To be fair, all government schools must be endowed to the same degree as the wealthiest private schools. (Now there is an ambit claim!) The poorest need more help than the privileged. To be fair, the inevitable inequities of classroom chances must be complemented by opportunities for self-help, including online and TV Open Primary School and Open Secondary School, and trials of innovations to make literacy easier for those who find it very difficult.
Public assets
There should be no more sales of public assets, not even Medibank Private. Its sale would trigger a rise in premiums.
Trial the possibilities of other government “public enterprises” to compete with some essential but costly private businesses, such as a national online estate agency, and a new government bank for savings deposits and loans only. This would encourage the private businesses to keep their charges down.
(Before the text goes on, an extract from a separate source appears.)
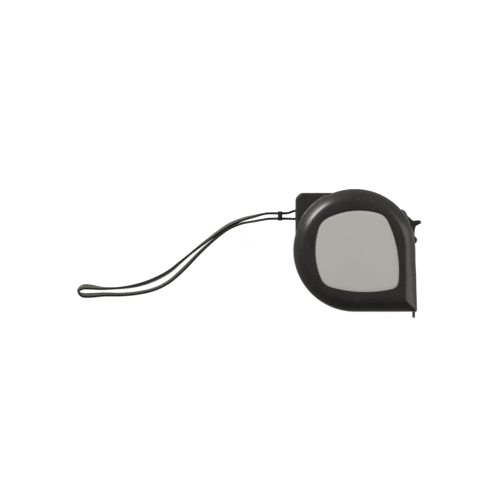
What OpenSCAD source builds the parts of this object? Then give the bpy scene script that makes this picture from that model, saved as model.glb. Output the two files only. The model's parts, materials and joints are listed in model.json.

There are better ways of raising finance than murky Private-Public Partnerships, or by selling our national assets so that governments lose control over natural monopoly infrastructures. This has happened with banks, which legally prioritise shareholders above the public interest, and Telstra which is unruly to try to regulate. Government bonds would be a better way to raise finance.
Elections
Fourteen measures are needed for fairer and less costly elections. See here. We cannot afford the present undemocratic and expensive practices.
Parliamentary behaviour
There should be fines for politicians misbehaving in the House. Politicians should pay for by-elections when they have resigned for no serious reason after having been elected.
Open government
This is of world-wide importance. In a country governed “by the people for the people” no commercial-in-confidence deals are desirable for any government business. Freedom of information need only be restricted to sensitive defence matters. Information requested can be posted online, so others need not inquire separately. Government bills and legislation that have been passed can also be listed online for the public to see what our legislators are doing.
It is a fine and democratic thing to have a big talkfest, but afterwards, there are risks of sliding into one of the seven deadly sins, accidie, sometimes weakly translated as sloth or laziness, for fine enterprises of great pith and moment, whose “currents turn awry and lose the name of action”.
The flood of Big Ideas must be grounded for action. It is imperative for public morale that the first real specific actions out of the Ruddfest must take place within the week following.